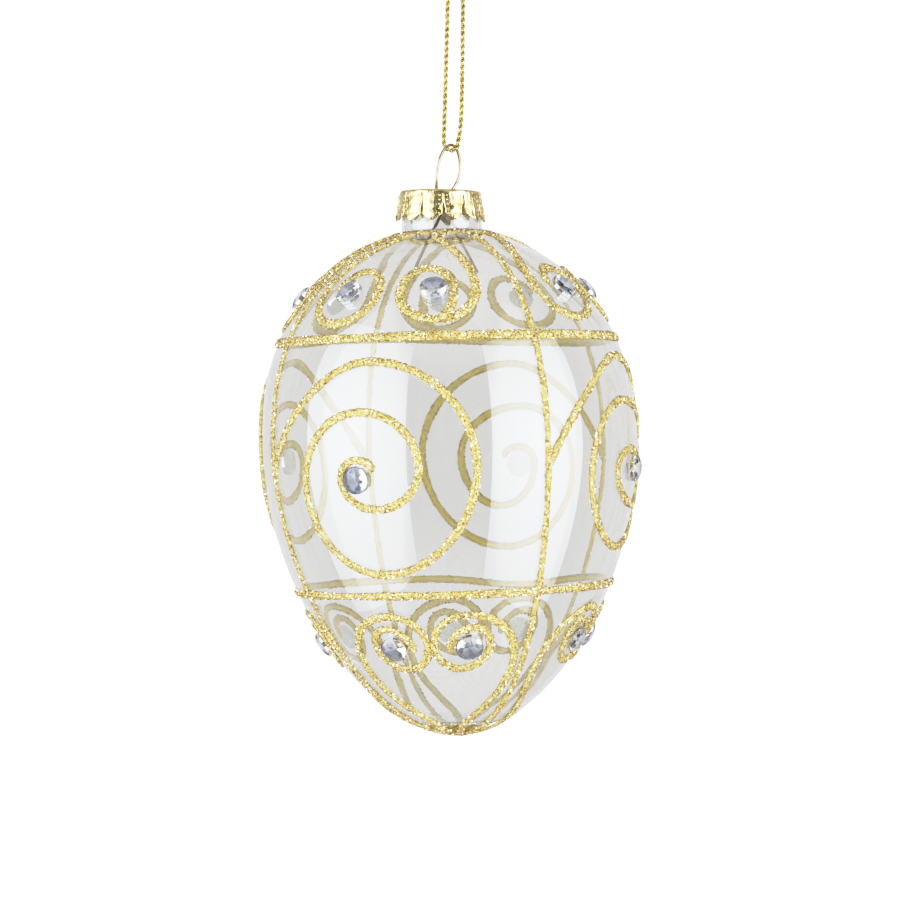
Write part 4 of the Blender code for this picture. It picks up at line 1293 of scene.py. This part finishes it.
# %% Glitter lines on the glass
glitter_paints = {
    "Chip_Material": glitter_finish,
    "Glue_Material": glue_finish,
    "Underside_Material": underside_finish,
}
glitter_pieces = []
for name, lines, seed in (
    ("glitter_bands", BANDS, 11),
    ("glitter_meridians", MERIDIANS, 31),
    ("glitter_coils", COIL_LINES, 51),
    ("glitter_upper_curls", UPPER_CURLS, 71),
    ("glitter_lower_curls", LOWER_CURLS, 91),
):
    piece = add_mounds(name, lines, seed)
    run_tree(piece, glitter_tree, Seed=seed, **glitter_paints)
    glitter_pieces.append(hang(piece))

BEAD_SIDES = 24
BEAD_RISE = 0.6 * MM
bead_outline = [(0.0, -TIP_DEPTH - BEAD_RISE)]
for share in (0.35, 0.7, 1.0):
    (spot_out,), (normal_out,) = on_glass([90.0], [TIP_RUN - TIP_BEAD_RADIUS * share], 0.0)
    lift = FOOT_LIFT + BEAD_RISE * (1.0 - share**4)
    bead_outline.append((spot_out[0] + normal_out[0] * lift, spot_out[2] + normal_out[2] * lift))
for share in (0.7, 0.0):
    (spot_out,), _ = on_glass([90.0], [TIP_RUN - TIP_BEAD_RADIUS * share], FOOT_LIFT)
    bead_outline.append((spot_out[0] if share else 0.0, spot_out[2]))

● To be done
Please set down all the data word for word.

● Exercise solution
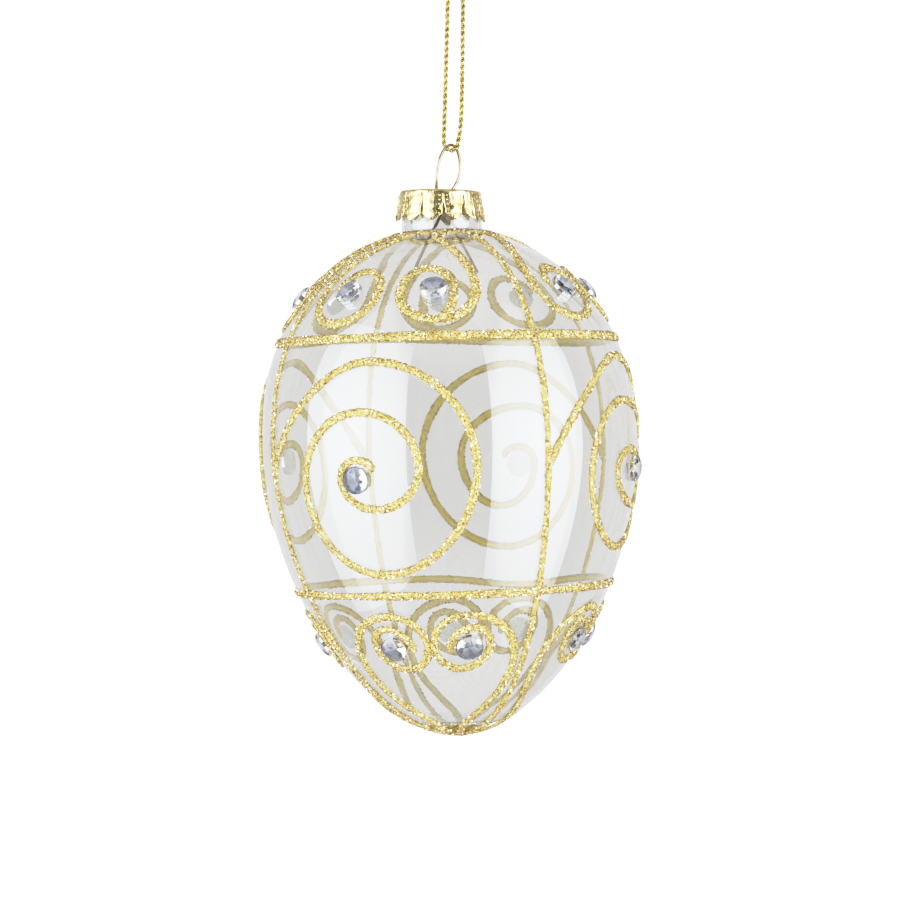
Write part 4 of the Blender code for this picture. It picks up at line 1293 of scene.py. This part finishes it.
# %% Glitter lines on the glass
glitter_paints = {
    "Chip_Material": glitter_finish,
    "Glue_Material": glue_finish,
    "Underside_Material": underside_finish,
}
glitter_pieces = []
for name, lines, seed in (
    ("glitter_bands", BANDS, 11),
    ("glitter_meridians", MERIDIANS, 31),
    ("glitter_coils", COIL_LINES, 51),
    ("glitter_upper_curls", UPPER_CURLS, 71),
    ("glitter_lower_curls", LOWER_CURLS, 91),
):
    piece = add_mounds(name, lines, seed)
    run_tree(piece, glitter_tree, Seed=seed, **glitter_paints)
    glitter_pieces.append(hang(piece))

BEAD_SIDES = 24
BEAD_RISE = 0.6 * MM
bead_outline = [(0.0, -TIP_DEPTH - BEAD_RISE)]
for share in (0.35, 0.7, 1.0):
    (spot_out,), (normal_out,) = on_glass([90.0], [TIP_RUN - TIP_BEAD_RADIUS * share], 0.0)
    lift = FOOT_LIFT + BEAD_RISE * (1.0 - share**4)
    bead_outline.append((spot_out[0] + normal_out[0] * lift, spot_out[2] + normal_out[2] * lift))
for share in (0.7, 0.0):
    (spot_out,), _ = on_glass([90.0], [TIP_RUN - TIP_BEAD_RADIUS * share], FOOT_LIFT)
    bead_outline.append((spot_out[0] if share else 0.0, spot_out[2]))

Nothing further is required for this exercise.